Alaska Sen. Lisa Murkowski, R-Alaska, announced she’d lead the effort to get the bill passed. In a statement, Sen. Heidi Heitkamp, D-North Dakota, said:

“It’s disappointing that one Republican member of Congress blocked Savanna’s Act from passing this year. But fortunately, Rep. Goodlatte won’t be around to block it in the new Congress. I’ve talked with Sen. Murkowski about Savanna’s Act, and I’m so proud that she will reintroduce my bill in the new year. She is currently the lead Republican on the bill and she and I have worked closely together over the past six years to support tribal communities, starting with my first bill in the Senate to create a Commission on Native a Children, which became law in 2016. We have made great strides over the past several years to stand up for Native American families and children and protect them from violence. I know Sen. Murkowski and many others in the new Congress will continue to carry on this important mantle and I’ll continue to be a vocal advocate.

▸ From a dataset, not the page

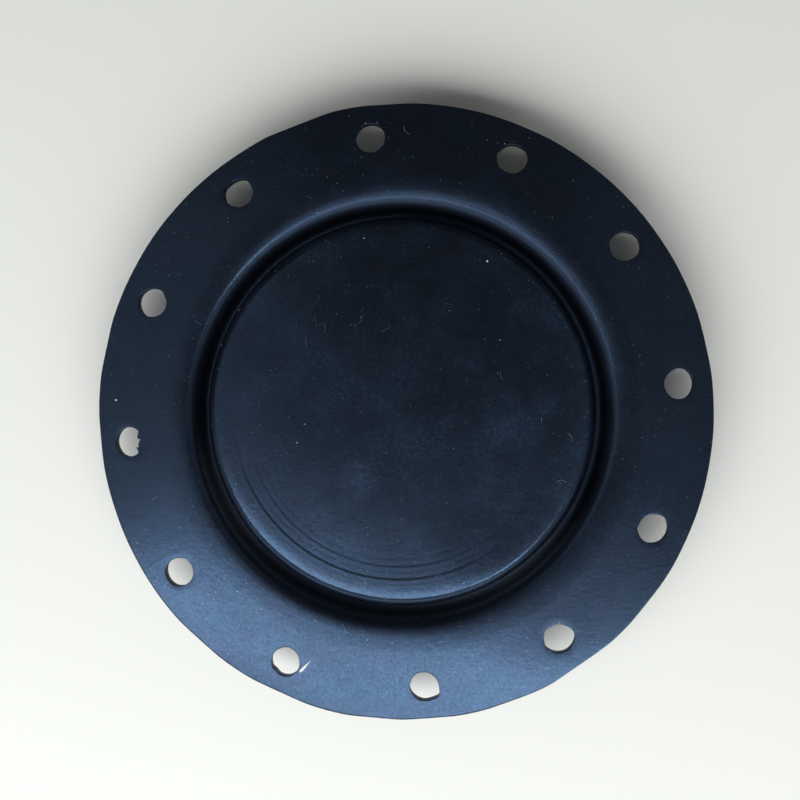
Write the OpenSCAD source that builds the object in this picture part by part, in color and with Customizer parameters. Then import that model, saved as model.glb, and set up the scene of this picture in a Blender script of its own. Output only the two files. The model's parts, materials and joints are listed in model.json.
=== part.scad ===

We need to stand up and fight injustice to make real change — that’s what I’ve been working to do to stop the crisis of missing and murdered indigenous women, and I know we can soon get Savanna’s Act across the finish line.”

Savanna's Act would create one standard for investigations and increase access to federal missing person databases.

Savanna LaFontaine-Greywind was eight months pregnant with her first child when she was murdered for her baby. Her body was found by kayakers in the Red River Aug. 2017, heavily wrapped in plastic and duct tape.